* Begin Data excerpts *

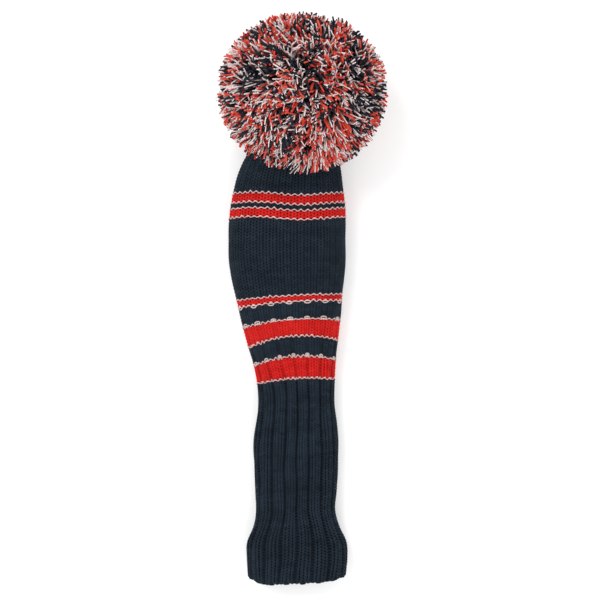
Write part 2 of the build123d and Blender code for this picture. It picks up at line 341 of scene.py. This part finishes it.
def stitch_course(bundle, y, tone, radius=YARN_R, inset=KNIT_INSET):
    """One row of knit and purl loops right round the tube."""
    t = np.arange(WALES * STITCH_POINTS) / STITCH_POINTS
    phase = 2 * np.pi * np.mod(t, 1.0)
    rib = rib_share(y)
    c = np.mod(t + 0.5, RIB_WALES)
    purl = smoothstep(0.80, 0.45, np.minimum(c, RIB_WALES - c)) * rib
    wiggle = rng.normal(0, 0.045, WALES).repeat(STITCH_POINTS)
    across = t + LEG_LEAN * np.sin(2 * phase) * (1 - 0.45 * purl)
    rise = -np.cos(phase)
    height = rise * COURSE * LOOP_HEIGHT * (1 + wiggle)
    depth = YARN_R * (-0.55 * np.cos(2 * phase) * (1 - 2 * purl) - 0.42 * rise * (1 - purl))
    wale = across + 0.5
    point, normal, place, _ = knit_point(y + height, wale, inset)
    point = point + normal * depth[:, None]
    thick = radius * (1 + 0.05 * np.sin(7.3 * t + 40 * y))
    rings = tube_round(point, normal, thick, flat=0.86)
    length = np.concatenate([[0], np.cumsum(np.linalg.norm(np.diff(point, axis=0), axis=1))])
    u = np.broadcast_to((length / MM)[:, None], rings.shape[:2])
    v = np.broadcast_to(np.arange(YARN_SIDES) / YARN_SIDES, rings.shape[:2])
    per_stitch = rng.normal(0, 1, WALES).repeat(STITCH_POINTS)
    sunk = np.cos(2 * phase) * (1 - 0.8 * purl) + 0.5 * rise
    shade = tone + STITCH_VARIATION * per_stitch - STITCH_CONTRAST * sunk
    bundle.add(rings, grid_quads(len(point), YARN_SIDES, wrap_rows=True)[:, ::-1],
               np.stack([u, v], -1), np.broadcast_to(shade[:, None], rings.shape[:2]), 0)


def backing(bundle, low, high, inset=BACKING_INSET, inner=WALL, slot=1):
    """The body of the knit behind its loops: a closed ring with a ribbed outer face."""
    rows = max(int(abs(high - low) / (2.2 * MM)) + 2, 3)
    y = np.linspace(low, high, rows)
    wale = np.arange(WALES * 4) / 4.0
    yy, ww = np.meshgrid(y, wale, indexing="ij")
    outer, normal, _, rib = knit_point(yy, ww, inset)
    inner_face = outer - normal * (inner - inset)
    inner_face = np.where((rib > 0.3)[..., None], inner_face + normal * 0.0004, inner_face)
    sheet = np.concatenate([outer, inner_face[::-1]], axis=0)
    uv = np.stack([ww / 4, yy / COURSE], -1)
    uv = np.concatenate([uv, uv[::-1]], axis=0)
    bundle.add(sheet, grid_quads(2 * rows, WALES * 4, wrap_rows=True)[:, ::-1], uv,
               np.zeros(sheet.shape[:2]), slot)


# ------------------------------------------------------------------ materials
def new_material(name, roughness, sheen, sheen_tint=(1, 1, 1, 1), specular=0.2):
    material = bpy.data.materials.new(name)
    material.use_nodes = True
    shader = material.node_tree.nodes["Principled BSDF"]
    shader.inputs["Roughness"].default_value = roughness
    shader.inputs["Sheen Weight"].default_value = sheen
    shader.inputs["Sheen Roughness"].default_value = 0.45
    shader.inputs["Sheen Tint"].default_value = sheen_tint
    shader.inputs["Specular IOR Level"].default_value = specular
    return material, material.node_tree, shader


def node(tree, kind, **inputs):
    made = tree.nodes.new(kind)
    for key, value in inputs.items():
        made.inputs[key.replace("_", " ")].default_value = value
    return made


def yarn_material(name, dark, base, light, sheen=0.35, ply_per_mm=0.42, fleck=None, ply_depth=0.55):
    """Plied yarn: strands twisted round it, fine fibre, and a tone that drifts from stitch to stitch."""
    material, tree, shader = new_material(name, 0.86, sheen, (*[min(1, c * 3 + 0.1) for c in base], 1))
    link = tree.links.new
    uv = tree.nodes.new("ShaderNodeUVMap")
    uv.uv_map = "yarn"
    split = tree.nodes.new("ShaderNodeSeparateXYZ")
    link(uv.outputs["UV"], split.inputs[0])
    along = node(tree, "ShaderNodeMath")
    along.operation = "MULTIPLY_ADD"
    link(split.outputs["X"], along.inputs[0])
    along.inputs[1].default_value = ply_per_mm
    link(split.outputs["Y"], along.inputs[2])
    turns = node(tree, "ShaderNodeMath")
    turns.operation = "MULTIPLY"
    link(along.outputs[0], turns.inputs[0])
    turns.inputs[1].default_value = 2 * math.pi * 3
    wave = node(tree, "ShaderNodeMath")
    wave.operation = "SINE"
    link(turns.outputs[0], wave.inputs[0])
    place = tree.nodes.new("ShaderNodeTexCoord")
    fibre = node(tree, "ShaderNodeTexNoise", Scale=2600.0, Detail=3.0, Roughness=0.65)
    link(place.outputs["Object"], fibre.inputs["Vector"])
    patch = node(tree, "ShaderNodeTexNoise", Scale=55.0, Detail=2.0)
    link(place.outputs["Object"], patch.inputs["Vector"])
    tone = tree.nodes.new("ShaderNodeAttribute")
    tone.attribute_name = "tone"
    mix = node(tree, "ShaderNodeMath")
    mix.operation = "MULTIPLY_ADD"
    link(wave.outputs[0], mix.inputs[0])
    mix.inputs[1].default_value = 0.12
    link(fibre.outputs["Fac"], mix.inputs[2])
    add = node(tree, "ShaderNodeMath")
    add.operation = "MULTIPLY_ADD"
    link(tone.outputs["Fac"], add.inputs[0])
    add.inputs[1].default_value = 0.35
    link(mix.outputs[0], add.inputs[2])
    add2 = node(tree, "ShaderNodeMath")
    add2.operation = "MULTIPLY_ADD"
    link(patch.outputs["Fac"], add2.inputs[0])
    add2.inputs[1].default_value = 0.35
    link(add.outputs[0], add2.inputs[2])
    ramp = tree.nodes.new("ShaderNodeValToRGB")
    ramp.color_ramp.elements[0].position = 0.35
    ramp.color_ramp.elements[0].color = (*dark, 1)
    ramp.color_ramp.elements[1].position = 1.0
    ramp.color_ramp.elements[1].color = (*light, 1)
    middle = ramp.color_ramp.elements.new(0.67)
    middle.color = (*base, 1)
    link(add2.outputs[0], ramp.inputs["Fac"])
    colour = ramp.outputs["Color"]
    if fleck is not None:
        spot = node(tree, "ShaderNodeTexNoise", Scale=700.0, Detail=2.0)
        link(place.outputs["Object"], spot.inputs["Vector"])
        step = tree.nodes.new("ShaderNodeValToRGB")
        step.color_ramp.elements[0].position = 0.56
        step.color_ramp.elements[1].position = 0.68
        link(spot.outputs["Fac"], step.inputs["Fac"])
        blend = tree.nodes.new("ShaderNodeMix")
        blend.data_type = "RGBA"
        link(step.outputs["Color"], blend.inputs["Factor"])
        link(colour, blend.inputs["A"])
        blend.inputs["B"].default_value = (*fleck, 1)
        colour = blend.outputs["Result"]
    link(colour, shader.inputs["Base Color"])
    height = node(tree, "ShaderNodeMath")
    height.operation = "MULTIPLY_ADD"
    link(wave.outputs[0], height.inputs[0])
    height.inputs[1].default_value = ply_depth
    link(fibre.outputs["Fac"], height.inputs[2])
    bump = node(tree, "ShaderNodeBump", Strength=0.55, Distance=0.00035)
    link(height.outputs[0], bump.inputs["Height"])
    link(bump.outputs["Normal"], shader.inputs["Normal"])
    return material


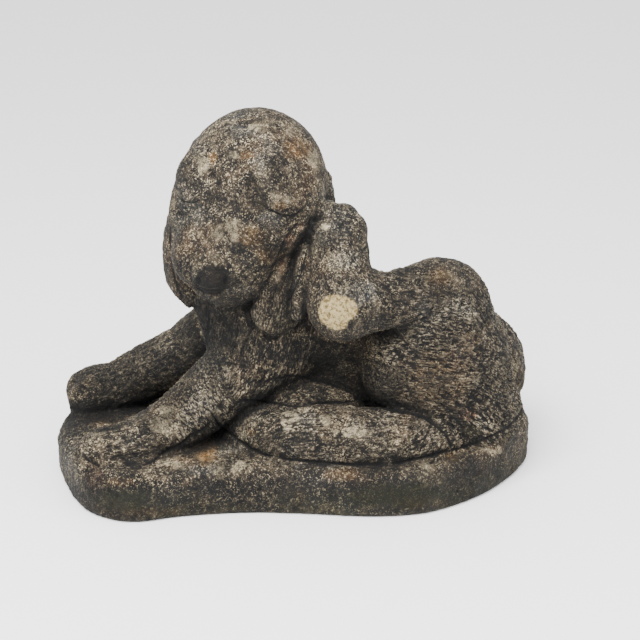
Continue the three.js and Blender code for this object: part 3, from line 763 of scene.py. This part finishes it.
# Stains on the front drawing, by kind: strength, middle and half sizes
STAINS = {
    "dark": [
        (0.9, 425, 272, 12, 8), (0.8, 486, 300, 7, 14), (0.6, 412, 347, 14, 14), (0.7, 452, 370, 6, 10),
        (0.5, 354, 218, 8, 16), (0.6, 105, 374, 34, 8), (0.9, 100, 408, 44, 8), (0.7, 125, 490, 50, 14),
        (0.7, 232, 488, 30, 10), (0.6, 395, 492, 70, 14), (0.35, 190, 184, 9, 6), (0.2, 257, 192, 5, 6),
        (0.3, 215, 181, 6, 7), (0.6, 66, 430, 9, 22), (0.6, 385, 322, 16, 8), (0.8, 330, 355, 26, 14),
        (0.7, 215, 330, 22, 22), (0.5, 300, 343, 14, 10), (0.6, 452, 425, 14, 9), (0.5, 470, 330, 8, 8),
        (0.25, 255, 205, 8, 5), (0.5, 300, 270, 7, 20), (0.5, 250, 300, 10, 12), (0.4, 430, 345, 10, 8),
        (0.5, 200, 250, 5, 5), (0.5, 295, 395, 20, 6), (0.6, 455, 475, 8, 8), (0.5, 500, 470, 8, 8),
        (0.4, 320, 244, 8, 8), (0.5, 178, 160, 4, 14), (0.4, 105, 475, 10, 12), (0.6, 168, 350, 16, 12),
        (0.4, 235, 165, 12, 5),
    ],
    "pale": [
        (0.9, 203, 165, 7, 11), (0.8, 232, 155, 8, 5), (0.8, 255, 127, 7, 5), (0.8, 313, 158, 6, 9),
        (0.8, 161, 425, 17, 9), (0.7, 165, 411, 9, 7), (0.7, 184, 418, 8, 5), (0.9, 289, 419, 9, 9),
        (0.7, 330, 421, 10, 7), (0.8, 350, 433, 18, 5), (0.5, 103, 437, 15, 6), (0.7, 240, 467, 13, 6),
        (0.7, 219, 472, 8, 8), (0.6, 176, 466, 11, 6), (0.6, 275, 320, 16, 11), (0.7, 406, 279, 7, 4),
        (0.6, 425, 287, 5, 4), (0.7, 439, 347, 5, 5), (0.5, 418, 331, 10, 5), (0.6, 388, 440, 13, 6),
        (0.5, 430, 465, 14, 4), (0.4, 337, 262, 10, 12), (0.4, 345, 285, 14, 8), (0.6, 326, 227, 5, 4),
        (0.4, 290, 128, 10, 6), (0.4, 225, 125, 12, 8), (0.5, 205, 240, 8, 8), (0.5, 228, 232, 20, 12),
        (0.5, 175, 205, 3, 9), (0.5, 282, 200, 12, 8), (0.5, 318, 195, 6, 8), (0.4, 125, 437, 10, 6),
        (0.4, 455, 455, 12, 5), (0.4, 495, 450, 10, 6), (0.6, 233, 392, 7, 5), (0.4, 200, 395, 10, 8),
    ],
    "ochre": [
        (1.2, 206, 451, 10, 12), (0.7, 213, 157, 5, 5), (0.7, 246, 155, 6, 4), (0.7, 298, 150, 13, 10),
        (0.6, 440, 277, 14, 8), (0.6, 279, 206, 7, 4), (0.5, 400, 395, 10, 6), (0.7, 452, 456, 6, 4),
        (0.6, 251, 432, 4, 4), (0.5, 120, 482, 14, 5), (0.6, 440, 380, 34, 26), (0.5, 250, 238, 14, 10),
        (0.5, 470, 345, 12, 14), (0.5, 150, 512, 30, 5), (0.5, 420, 503, 30, 5), (0.5, 340, 475, 20, 6),
        (0.4, 265, 255, 8, 8), (0.4, 100, 420, 12, 6),
    ],
    "rust": [
        (0.9, 468, 414, 8, 6), (0.6, 283, 264, 3, 12), (0.6, 290, 241, 4, 8), (0.4, 300, 228, 4, 5),
        (0.5, 455, 365, 5, 8), (0.4, 95, 480, 8, 12),
    ],
    "cool": [
        (0.8, 240, 130, 14, 7), (0.6, 362, 292, 18, 12), (0.6, 326, 238, 10, 8), (0.7, 425, 312, 8, 12),
        (0.6, 250, 410, 14, 8), (0.7, 408, 331, 14, 6), (0.5, 335, 185, 5, 12), (0.5, 180, 200, 6, 30),
        (0.5, 270, 222, 12, 8), (0.5, 495, 305, 6, 10), (0.4, 505, 350, 8, 14), (0.5, 240, 290, 14, 5),
        (0.5, 200, 470, 20, 6), (0.5, 340, 380, 8, 6), (0.4, 450, 385, 30, 16),
    ],
    "green": [
        (1.0, 125, 500, 30, 10), (1.0, 400, 496, 60, 12), (0.6, 472, 432, 8, 5), (0.5, 225, 508, 30, 6),
        (0.4, 510, 440, 6, 8), (0.5, 300, 500, 30, 8),
    ],
    "damp": [
        (0.7, 135, 375, 75, 42), (1.0, 82, 416, 46, 18), (0.7, 115, 502, 66, 26), (0.5, 240, 496, 100, 24),
        (0.6, 420, 488, 150, 32), (1.0, 210, 335, 40, 42), (0.8, 300, 352, 26, 12),
        (0.45, 440, 282, 56, 26), (0.35, 500, 350, 36, 60), (0.7, 325, 352, 28, 14),
        (0.45, 430, 375, 70, 50), (0.3, 300, 330, 20, 20), (0.25, 180, 190, 16, 40),
    ],
}
STAIN_RAGGED = 0.45  # how far noise breaks a stain's edge, as a share of its half sizes
STAIN_EDGES = (1.5, 0.55)  # where a stain ends and where it is full, as shares of its half sizes
STAIN_REACH = 2


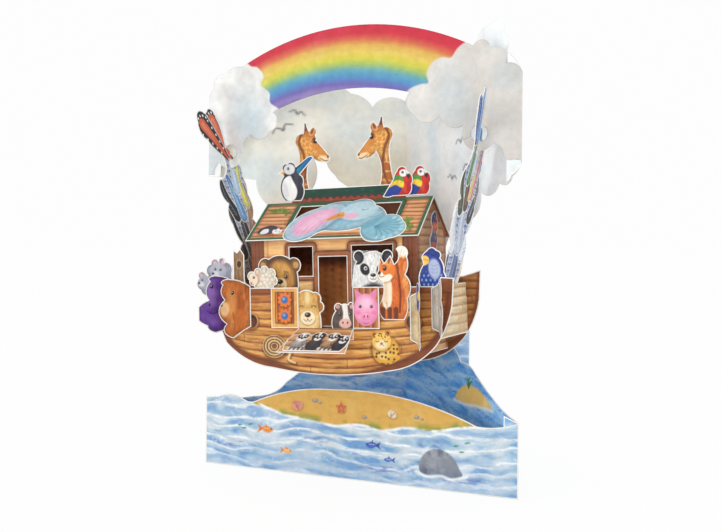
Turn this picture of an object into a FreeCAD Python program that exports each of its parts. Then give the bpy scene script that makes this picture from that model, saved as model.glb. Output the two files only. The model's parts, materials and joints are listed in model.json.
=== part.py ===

* End Data excerpts *

# Task statement
Collect the lines that hold "code".

# In response
Write part 2 of the build123d and Blender code for this picture. It picks up at line 341 of scene.py. This part finishes it.
Continue the three.js and Blender code for this object: part 3, from line 763 of scene.py. This part finishes it.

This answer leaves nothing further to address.